Exercise instructions: Print exactly the part opening with the line containing "towards the room." and closing with the line containing "bpy.context.scene.collection.objects.link(empty)", with both of those lines included.

'''

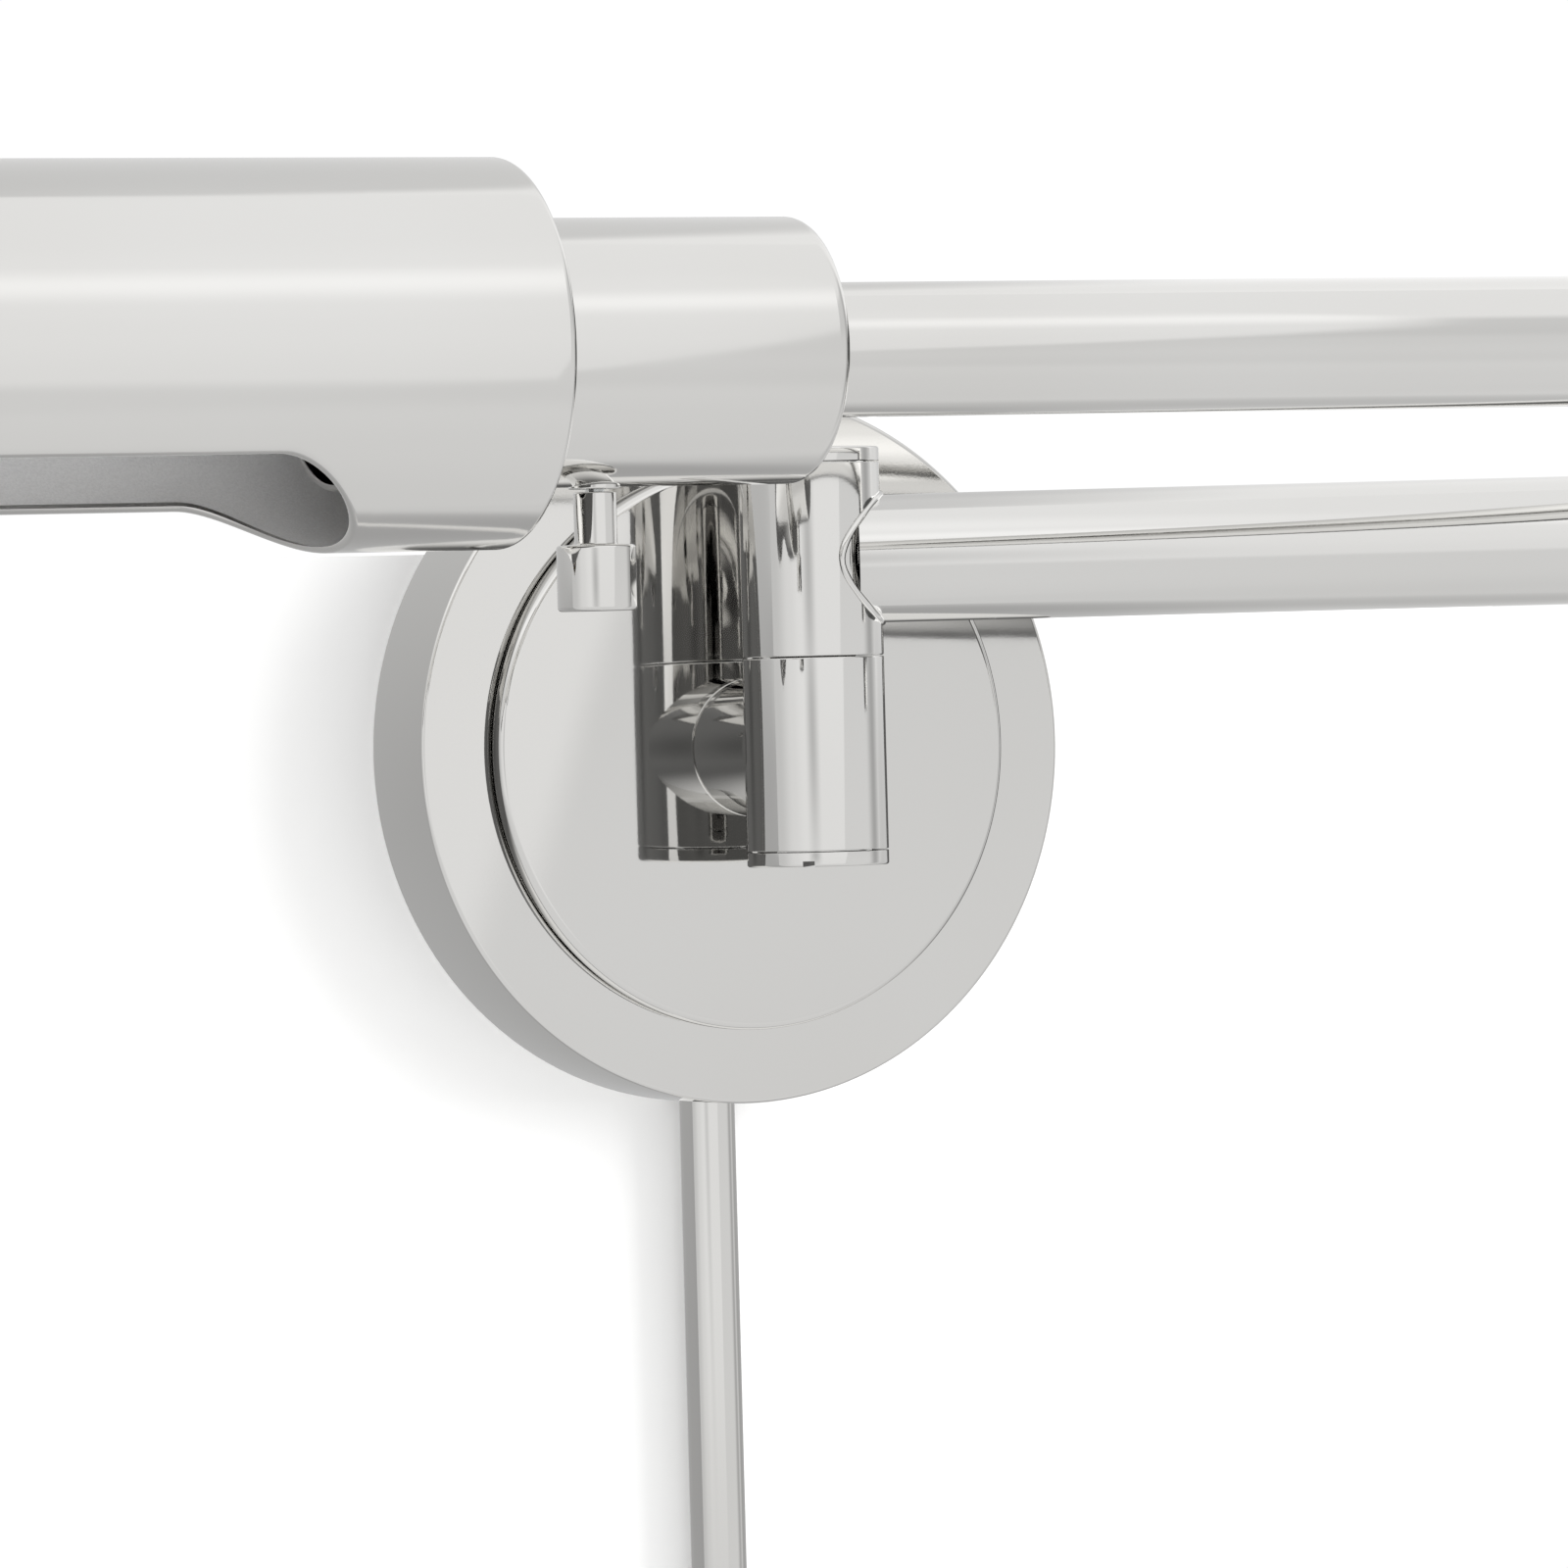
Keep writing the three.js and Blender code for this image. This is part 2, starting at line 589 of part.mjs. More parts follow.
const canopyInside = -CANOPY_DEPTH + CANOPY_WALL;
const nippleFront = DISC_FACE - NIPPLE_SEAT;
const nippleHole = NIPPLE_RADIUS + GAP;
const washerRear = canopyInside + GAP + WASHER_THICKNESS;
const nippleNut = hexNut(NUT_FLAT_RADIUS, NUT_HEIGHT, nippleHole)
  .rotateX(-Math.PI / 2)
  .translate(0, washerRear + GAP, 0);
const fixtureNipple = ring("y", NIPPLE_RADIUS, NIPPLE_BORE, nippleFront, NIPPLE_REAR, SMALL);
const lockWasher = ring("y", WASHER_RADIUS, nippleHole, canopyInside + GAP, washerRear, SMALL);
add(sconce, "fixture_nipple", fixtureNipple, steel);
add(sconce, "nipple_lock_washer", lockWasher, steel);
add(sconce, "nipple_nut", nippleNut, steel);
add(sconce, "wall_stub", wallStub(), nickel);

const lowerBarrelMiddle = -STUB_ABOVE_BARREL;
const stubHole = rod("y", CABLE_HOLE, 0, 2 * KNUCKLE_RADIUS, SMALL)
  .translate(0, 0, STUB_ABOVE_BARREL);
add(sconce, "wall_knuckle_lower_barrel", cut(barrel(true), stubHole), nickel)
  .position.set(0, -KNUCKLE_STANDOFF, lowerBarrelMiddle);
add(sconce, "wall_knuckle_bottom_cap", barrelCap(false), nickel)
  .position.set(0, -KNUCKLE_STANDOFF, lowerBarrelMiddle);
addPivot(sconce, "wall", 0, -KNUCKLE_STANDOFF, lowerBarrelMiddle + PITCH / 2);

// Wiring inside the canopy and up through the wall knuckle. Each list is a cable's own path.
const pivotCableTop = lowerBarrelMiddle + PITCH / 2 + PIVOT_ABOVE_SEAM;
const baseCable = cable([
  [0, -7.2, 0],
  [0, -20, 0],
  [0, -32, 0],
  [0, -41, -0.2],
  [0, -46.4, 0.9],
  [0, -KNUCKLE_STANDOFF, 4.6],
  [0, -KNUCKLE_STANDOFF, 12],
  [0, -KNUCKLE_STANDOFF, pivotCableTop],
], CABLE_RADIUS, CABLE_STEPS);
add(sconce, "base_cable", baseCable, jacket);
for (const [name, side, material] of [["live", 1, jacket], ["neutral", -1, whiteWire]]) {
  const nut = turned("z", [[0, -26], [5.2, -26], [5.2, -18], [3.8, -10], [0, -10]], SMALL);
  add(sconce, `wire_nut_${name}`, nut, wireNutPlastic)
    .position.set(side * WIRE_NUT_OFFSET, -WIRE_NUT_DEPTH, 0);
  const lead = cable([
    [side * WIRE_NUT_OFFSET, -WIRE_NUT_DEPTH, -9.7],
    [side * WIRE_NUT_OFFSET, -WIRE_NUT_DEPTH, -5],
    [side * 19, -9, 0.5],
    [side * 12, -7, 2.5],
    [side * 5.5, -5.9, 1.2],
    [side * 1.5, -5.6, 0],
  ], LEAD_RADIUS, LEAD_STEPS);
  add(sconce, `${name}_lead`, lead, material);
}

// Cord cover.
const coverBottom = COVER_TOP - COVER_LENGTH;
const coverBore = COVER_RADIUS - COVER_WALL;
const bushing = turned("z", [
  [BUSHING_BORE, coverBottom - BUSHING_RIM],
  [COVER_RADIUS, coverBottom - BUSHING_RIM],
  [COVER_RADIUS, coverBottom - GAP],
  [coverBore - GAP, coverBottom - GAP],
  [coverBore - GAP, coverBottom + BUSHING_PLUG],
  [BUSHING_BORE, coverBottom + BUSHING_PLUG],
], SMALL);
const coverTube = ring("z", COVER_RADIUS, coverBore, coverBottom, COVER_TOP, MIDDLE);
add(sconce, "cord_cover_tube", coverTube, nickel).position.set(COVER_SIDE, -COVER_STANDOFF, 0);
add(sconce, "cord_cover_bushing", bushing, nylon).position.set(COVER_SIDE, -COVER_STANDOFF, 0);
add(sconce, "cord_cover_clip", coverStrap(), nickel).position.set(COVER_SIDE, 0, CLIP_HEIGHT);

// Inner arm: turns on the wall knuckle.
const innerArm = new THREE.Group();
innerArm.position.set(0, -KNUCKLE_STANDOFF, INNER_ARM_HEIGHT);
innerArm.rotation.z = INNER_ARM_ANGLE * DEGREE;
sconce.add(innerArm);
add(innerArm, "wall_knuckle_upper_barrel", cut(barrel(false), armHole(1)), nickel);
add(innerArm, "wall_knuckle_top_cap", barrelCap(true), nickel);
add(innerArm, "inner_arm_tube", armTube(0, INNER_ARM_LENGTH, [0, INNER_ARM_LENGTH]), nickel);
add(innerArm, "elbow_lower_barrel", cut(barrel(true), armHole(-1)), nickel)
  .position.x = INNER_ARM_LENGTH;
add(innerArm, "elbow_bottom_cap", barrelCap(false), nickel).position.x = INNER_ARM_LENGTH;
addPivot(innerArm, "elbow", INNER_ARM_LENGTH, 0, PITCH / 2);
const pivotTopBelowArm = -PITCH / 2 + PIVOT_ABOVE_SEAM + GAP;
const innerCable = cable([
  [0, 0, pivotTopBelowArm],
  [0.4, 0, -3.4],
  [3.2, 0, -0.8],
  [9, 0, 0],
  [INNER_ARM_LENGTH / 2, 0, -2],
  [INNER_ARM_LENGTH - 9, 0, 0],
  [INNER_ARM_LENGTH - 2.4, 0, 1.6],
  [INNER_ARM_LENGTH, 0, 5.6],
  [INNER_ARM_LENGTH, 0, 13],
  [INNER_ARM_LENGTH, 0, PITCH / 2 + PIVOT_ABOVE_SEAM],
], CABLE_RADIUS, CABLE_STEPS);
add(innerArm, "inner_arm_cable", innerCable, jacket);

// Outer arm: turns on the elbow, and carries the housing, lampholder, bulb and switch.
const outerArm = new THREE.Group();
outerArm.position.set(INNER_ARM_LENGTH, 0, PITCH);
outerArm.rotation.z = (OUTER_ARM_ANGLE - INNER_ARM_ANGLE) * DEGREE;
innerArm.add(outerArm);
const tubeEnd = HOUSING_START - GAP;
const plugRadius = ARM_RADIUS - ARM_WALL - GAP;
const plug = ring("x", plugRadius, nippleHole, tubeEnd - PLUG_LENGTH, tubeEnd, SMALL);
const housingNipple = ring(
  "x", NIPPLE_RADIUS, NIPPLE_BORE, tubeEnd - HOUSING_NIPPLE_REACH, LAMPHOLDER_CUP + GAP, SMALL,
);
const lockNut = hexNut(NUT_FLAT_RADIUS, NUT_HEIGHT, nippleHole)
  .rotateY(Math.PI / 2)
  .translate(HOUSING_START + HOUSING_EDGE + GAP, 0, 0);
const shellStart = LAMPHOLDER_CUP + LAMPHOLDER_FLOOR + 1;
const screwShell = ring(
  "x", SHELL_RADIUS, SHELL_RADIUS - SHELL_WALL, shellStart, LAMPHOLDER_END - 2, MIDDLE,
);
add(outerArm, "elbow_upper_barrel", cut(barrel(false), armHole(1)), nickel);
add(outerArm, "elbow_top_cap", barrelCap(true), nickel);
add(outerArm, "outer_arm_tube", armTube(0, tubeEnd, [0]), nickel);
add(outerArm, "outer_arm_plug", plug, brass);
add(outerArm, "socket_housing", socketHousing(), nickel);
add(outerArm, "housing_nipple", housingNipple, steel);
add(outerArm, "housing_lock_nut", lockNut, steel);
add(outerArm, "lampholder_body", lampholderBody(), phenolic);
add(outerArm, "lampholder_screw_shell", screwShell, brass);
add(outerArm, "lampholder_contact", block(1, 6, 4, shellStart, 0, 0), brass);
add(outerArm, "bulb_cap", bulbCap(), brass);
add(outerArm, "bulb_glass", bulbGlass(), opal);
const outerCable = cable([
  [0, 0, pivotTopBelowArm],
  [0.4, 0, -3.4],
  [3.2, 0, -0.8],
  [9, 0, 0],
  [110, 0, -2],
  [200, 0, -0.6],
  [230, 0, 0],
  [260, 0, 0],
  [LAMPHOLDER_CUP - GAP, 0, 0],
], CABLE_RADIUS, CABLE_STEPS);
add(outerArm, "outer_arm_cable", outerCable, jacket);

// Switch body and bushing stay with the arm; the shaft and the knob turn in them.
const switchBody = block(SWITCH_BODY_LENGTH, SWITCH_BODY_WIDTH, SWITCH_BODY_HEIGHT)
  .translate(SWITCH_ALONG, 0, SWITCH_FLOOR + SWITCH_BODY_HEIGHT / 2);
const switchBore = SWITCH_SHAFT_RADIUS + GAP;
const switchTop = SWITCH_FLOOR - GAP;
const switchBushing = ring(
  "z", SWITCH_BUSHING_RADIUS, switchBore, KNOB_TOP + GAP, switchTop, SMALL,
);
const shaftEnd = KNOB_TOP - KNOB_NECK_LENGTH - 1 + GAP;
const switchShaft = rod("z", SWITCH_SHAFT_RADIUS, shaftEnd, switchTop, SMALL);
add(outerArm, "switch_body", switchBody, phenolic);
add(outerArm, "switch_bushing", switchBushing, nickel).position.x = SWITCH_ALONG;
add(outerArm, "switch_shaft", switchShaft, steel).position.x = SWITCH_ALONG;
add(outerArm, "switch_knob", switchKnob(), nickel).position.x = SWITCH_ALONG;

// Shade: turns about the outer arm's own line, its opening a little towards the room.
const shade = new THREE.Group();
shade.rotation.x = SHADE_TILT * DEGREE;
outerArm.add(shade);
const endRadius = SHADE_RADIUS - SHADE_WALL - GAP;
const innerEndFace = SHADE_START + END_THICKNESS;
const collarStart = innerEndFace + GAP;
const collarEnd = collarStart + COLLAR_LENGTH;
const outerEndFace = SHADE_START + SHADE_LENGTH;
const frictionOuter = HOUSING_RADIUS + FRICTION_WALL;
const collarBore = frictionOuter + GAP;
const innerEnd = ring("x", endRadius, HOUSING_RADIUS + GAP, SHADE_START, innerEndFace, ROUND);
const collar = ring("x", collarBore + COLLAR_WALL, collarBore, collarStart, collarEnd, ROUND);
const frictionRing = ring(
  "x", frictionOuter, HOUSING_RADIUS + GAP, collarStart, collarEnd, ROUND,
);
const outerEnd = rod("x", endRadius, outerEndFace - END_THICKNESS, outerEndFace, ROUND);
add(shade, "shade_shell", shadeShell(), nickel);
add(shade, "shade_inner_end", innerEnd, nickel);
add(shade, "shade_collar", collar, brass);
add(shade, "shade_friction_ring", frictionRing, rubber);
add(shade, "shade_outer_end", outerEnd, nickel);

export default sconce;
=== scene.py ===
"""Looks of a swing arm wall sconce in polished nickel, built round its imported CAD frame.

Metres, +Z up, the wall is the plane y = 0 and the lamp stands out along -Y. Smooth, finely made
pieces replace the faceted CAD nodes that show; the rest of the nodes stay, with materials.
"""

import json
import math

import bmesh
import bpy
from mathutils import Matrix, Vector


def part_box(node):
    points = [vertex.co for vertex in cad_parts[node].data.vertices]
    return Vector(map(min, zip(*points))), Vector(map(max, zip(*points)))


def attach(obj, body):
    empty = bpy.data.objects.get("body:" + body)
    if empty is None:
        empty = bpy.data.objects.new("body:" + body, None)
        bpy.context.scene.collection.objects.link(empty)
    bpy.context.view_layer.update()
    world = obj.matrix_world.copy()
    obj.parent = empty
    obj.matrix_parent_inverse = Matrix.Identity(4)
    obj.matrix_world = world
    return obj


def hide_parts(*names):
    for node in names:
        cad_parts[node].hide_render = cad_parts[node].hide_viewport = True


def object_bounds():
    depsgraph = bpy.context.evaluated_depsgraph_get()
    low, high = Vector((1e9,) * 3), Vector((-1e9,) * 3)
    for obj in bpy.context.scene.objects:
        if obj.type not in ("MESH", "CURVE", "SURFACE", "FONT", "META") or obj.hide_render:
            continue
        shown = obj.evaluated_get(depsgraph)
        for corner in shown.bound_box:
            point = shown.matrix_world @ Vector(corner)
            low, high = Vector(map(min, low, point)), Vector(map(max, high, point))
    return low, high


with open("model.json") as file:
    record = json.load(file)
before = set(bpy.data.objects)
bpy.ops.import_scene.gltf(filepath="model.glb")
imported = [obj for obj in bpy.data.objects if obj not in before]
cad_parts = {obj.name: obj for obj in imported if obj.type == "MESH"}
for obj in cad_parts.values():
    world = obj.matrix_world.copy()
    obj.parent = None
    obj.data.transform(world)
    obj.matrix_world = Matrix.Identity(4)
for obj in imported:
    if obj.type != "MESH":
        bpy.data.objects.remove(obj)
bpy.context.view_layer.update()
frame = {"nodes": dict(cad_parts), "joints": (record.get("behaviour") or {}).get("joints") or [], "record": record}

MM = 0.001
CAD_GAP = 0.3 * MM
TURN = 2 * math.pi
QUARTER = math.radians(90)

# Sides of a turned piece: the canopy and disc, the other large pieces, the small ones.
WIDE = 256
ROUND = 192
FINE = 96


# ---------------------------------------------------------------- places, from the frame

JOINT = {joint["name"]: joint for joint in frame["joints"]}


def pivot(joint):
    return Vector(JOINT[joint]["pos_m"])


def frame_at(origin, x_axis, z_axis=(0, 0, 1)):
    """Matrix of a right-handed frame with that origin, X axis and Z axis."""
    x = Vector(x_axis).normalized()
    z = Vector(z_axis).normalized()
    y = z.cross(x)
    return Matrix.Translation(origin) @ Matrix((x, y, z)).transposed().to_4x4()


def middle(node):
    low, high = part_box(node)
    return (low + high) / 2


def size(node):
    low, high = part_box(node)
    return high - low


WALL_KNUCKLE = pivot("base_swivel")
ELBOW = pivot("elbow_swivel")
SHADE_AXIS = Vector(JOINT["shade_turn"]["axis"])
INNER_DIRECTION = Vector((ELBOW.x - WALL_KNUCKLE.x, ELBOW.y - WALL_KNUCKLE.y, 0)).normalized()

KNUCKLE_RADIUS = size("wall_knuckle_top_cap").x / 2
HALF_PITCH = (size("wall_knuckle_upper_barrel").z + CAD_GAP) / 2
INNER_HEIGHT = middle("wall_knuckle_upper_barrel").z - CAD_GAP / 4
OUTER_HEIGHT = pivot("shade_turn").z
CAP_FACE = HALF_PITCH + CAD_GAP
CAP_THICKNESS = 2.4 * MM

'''

Reply to the exercise:
// Shade: turns about the outer arm's own line, its opening a little towards the room.
const shade = new THREE.Group();
shade.rotation.x = SHADE_TILT * DEGREE;
outerArm.add(shade);
const endRadius = SHADE_RADIUS - SHADE_WALL - GAP;
const innerEndFace = SHADE_START + END_THICKNESS;
const collarStart = innerEndFace + GAP;
const collarEnd = collarStart + COLLAR_LENGTH;
const outerEndFace = SHADE_START + SHADE_LENGTH;
const frictionOuter = HOUSING_RADIUS + FRICTION_WALL;
const collarBore = frictionOuter + GAP;
const innerEnd = ring("x", endRadius, HOUSING_RADIUS + GAP, SHADE_START, innerEndFace, ROUND);
const collar = ring("x", collarBore + COLLAR_WALL, collarBore, collarStart, collarEnd, ROUND);
const frictionRing = ring(
  "x", frictionOuter, HOUSING_RADIUS + GAP, collarStart, collarEnd, ROUND,
);
const outerEnd = rod("x", endRadius, outerEndFace - END_THICKNESS, outerEndFace, ROUND);
add(shade, "shade_shell", shadeShell(), nickel);
add(shade, "shade_inner_end", innerEnd, nickel);
add(shade, "shade_collar", collar, brass);
add(shade, "shade_friction_ring", frictionRing, rubber);
add(shade, "shade_outer_end", outerEnd, nickel);

export default sconce;
=== scene.py ===
"""Looks of a swing arm wall sconce in polished nickel, built round its imported CAD frame.

Metres, +Z up, the wall is the plane y = 0 and the lamp stands out along -Y. Smooth, finely made
pieces replace the faceted CAD nodes that show; the rest of the nodes stay, with materials.
"""

import json
import math

import bmesh
import bpy
from mathutils import Matrix, Vector


def part_box(node):
    points = [vertex.co for vertex in cad_parts[node].data.vertices]
    return Vector(map(min, zip(*points))), Vector(map(max, zip(*points)))


def attach(obj, body):
    empty = bpy.data.objects.get("body:" + body)
    if empty is None:
        empty = bpy.data.objects.new("body:" + body, None)
        bpy.context.scene.collection.objects.link(empty)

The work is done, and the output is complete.